In 1942, after America’s entry into World War II, Mr. Walsh joined the Marines. For two years he trained snipers in New River, N.C. He requested combat duty in 1944, was sent to the Pacific and joined the invasion of Okinawa in 1945. At one point, with his unit pinned down, he killed an enemy sniper at 80 yards with one pistol shot.
Posted on 5/6/14 at 2:59 am to Jim Rockford
"When he was 12, his father gave him his first rifle, a .22-caliber Mossberg. He shot rats in the New Jersey Meadowlands and honed his skills on an aunt’s laundry clothespins."
Ah, the good ole days.
Ah, the good ole days.
Posted on 5/6/14 at 3:08 am to Jim Rockford
quote:
Walter R. Walsh, a world-class marksman who shot clothespins off laundry lines as a boy and went on to become an F.B.I. legend in shootouts with gangsters in the 1930s, an Olympic competitor and a trainer of generations of Marine Corps sharpshooters, died on Tuesday at his home in Arlington, Va. He was 106.

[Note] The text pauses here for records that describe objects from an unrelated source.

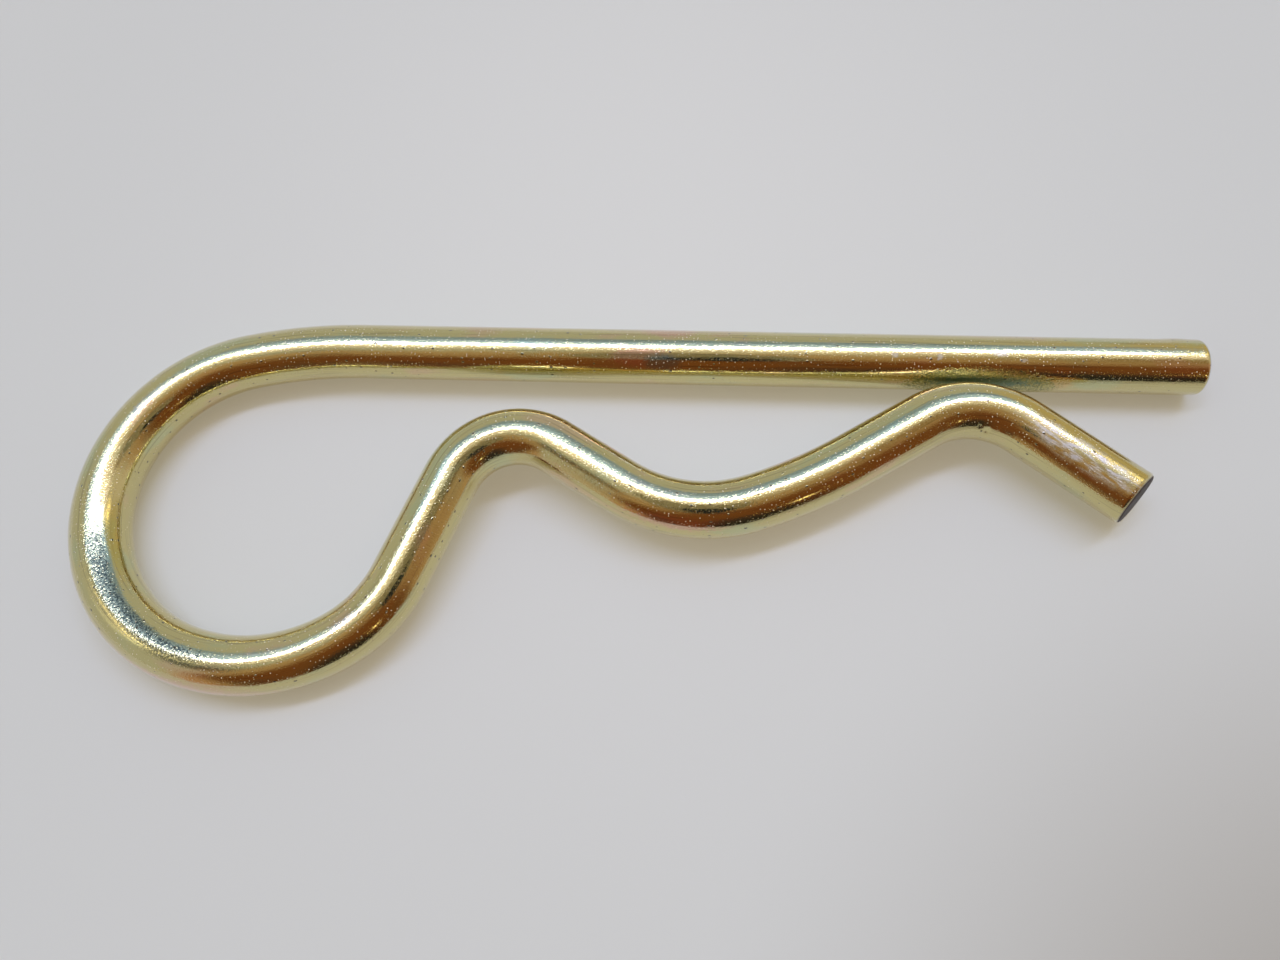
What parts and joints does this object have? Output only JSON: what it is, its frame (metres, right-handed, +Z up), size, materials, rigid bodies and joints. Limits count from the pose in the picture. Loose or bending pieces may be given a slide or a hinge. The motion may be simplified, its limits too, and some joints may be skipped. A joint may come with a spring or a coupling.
{
  "type": "hitch pin clip",
  "caption": "Spring wire R clip with a straight leg, an open eye and a wavy sprung arm, which locks a shaft or pin through its cross hole.",
  "frame": {"origin": "on the resting plane, at the middle of the clip's outline seen from above", "axes": "+X along the straight leg towards its free end, +Y across the clip from the arm to the leg, +Z up from the resting plane"},
  "size_m": [0.0948, 0.0326, 0.0062],
  "materials": {
    "plated_wire": "bright yellow zinc plating on drawn spring steel wire"
  },
  "bodies": {
    "root": {"clip_wire": "plated_wire"}
  },
  "joints": []
}
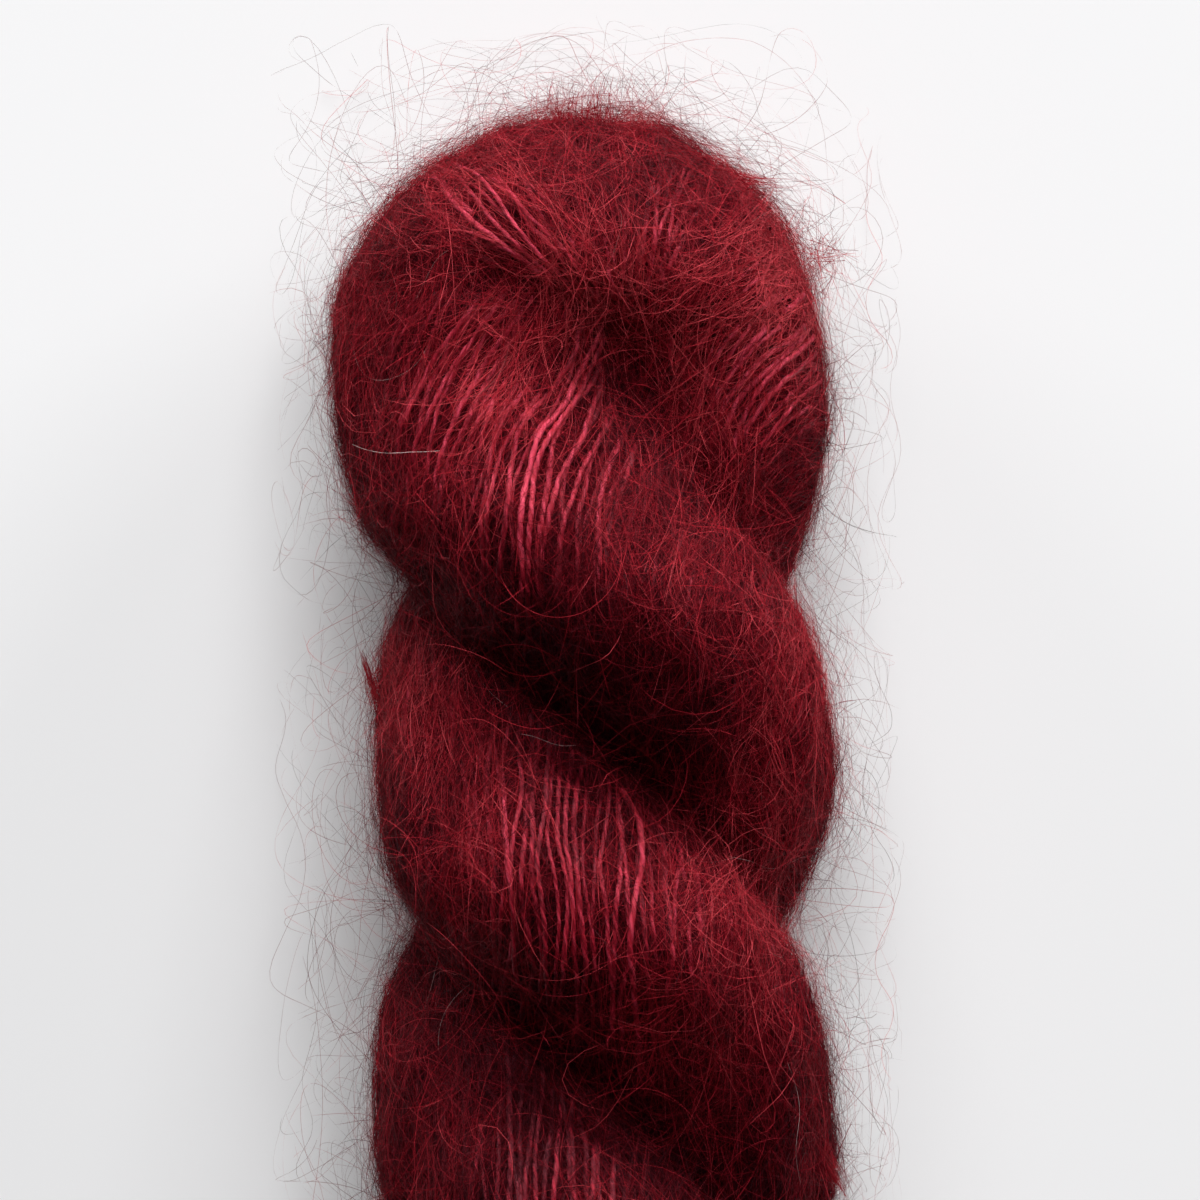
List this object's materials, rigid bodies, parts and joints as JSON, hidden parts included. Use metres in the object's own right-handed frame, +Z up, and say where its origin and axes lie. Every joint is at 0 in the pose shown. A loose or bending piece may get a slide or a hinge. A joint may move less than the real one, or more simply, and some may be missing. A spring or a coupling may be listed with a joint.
{
  "type": "skein of mohair silk yarn",
  "caption": "Hank of fuzzy lace yarn, folded in half and twisted round itself, with a rounded head, a dimple in its fold and a tucked tail.",
  "frame": {"origin": "on the surface that the skein rests on, under the middle of its bounding box", "axes": "+Y along the skein towards its folded head, +X across it, +Z up"},
  "size_m": [0.0711, 0.25, 0.0534],
  "materials": {
    "mohair_silk": "brushed mohair fuzz over a silk core, soft lustre along the strands"
  },
  "bodies": {
    "root": {"skein": "mohair_silk"}
  },
  "joints": []
}
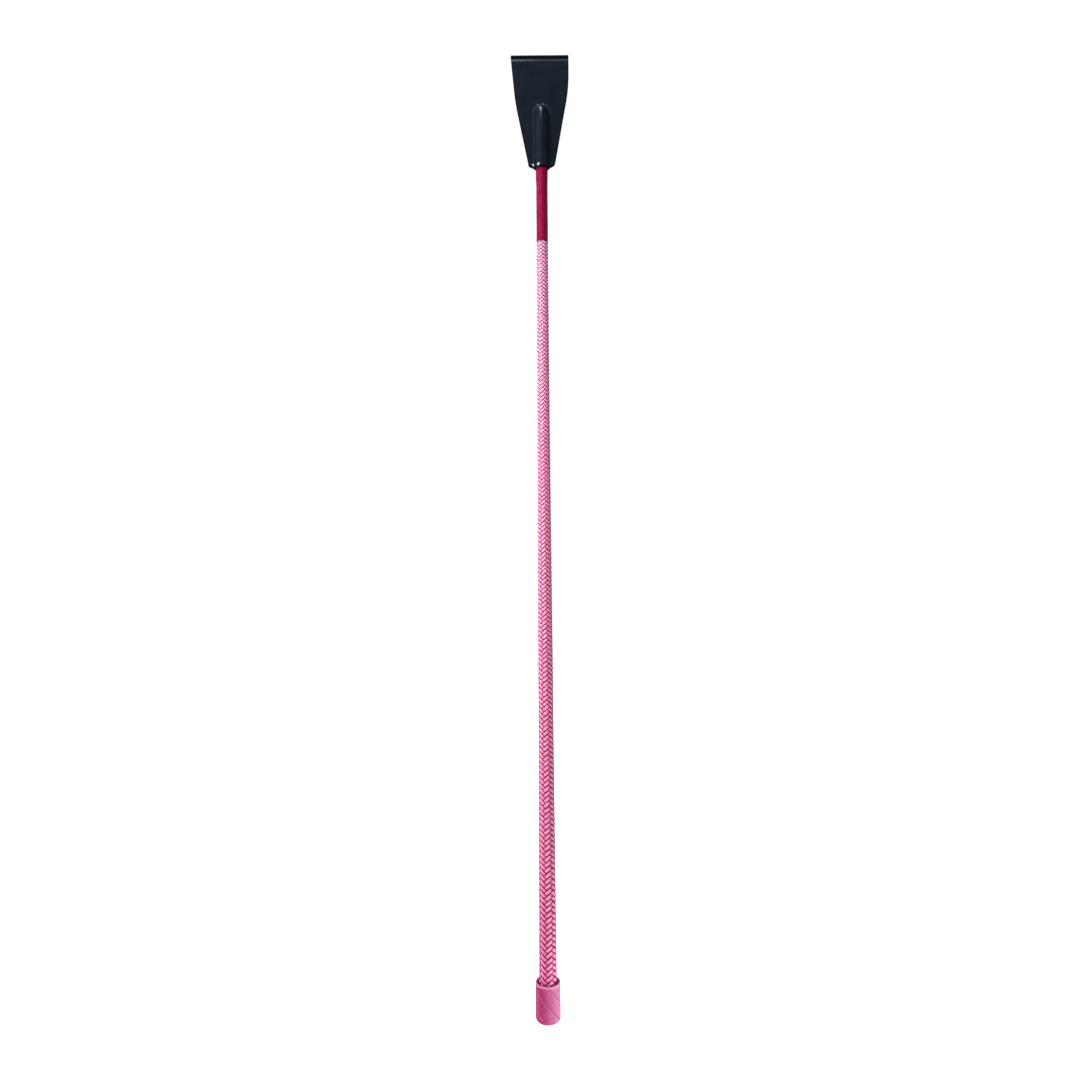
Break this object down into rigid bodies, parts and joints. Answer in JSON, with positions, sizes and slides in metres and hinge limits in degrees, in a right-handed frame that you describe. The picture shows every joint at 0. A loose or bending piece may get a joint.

Posted on 5/6/14 at 4:14 am to Jim Rockford
quote:
At one point, with his unit pinned down, he killed an enemy sniper at 80 yards with one pistol shot.
RIP
Posted on 5/6/14 at 4:42 am to tzimme4
I was hoping it was Kidd Rock. RIP to this legendary man. He'll be sniping demons that try to get into heaven.
Posted on 5/6/14 at 6:07 am to Jim Rockford
They definitely don't make them like they used too!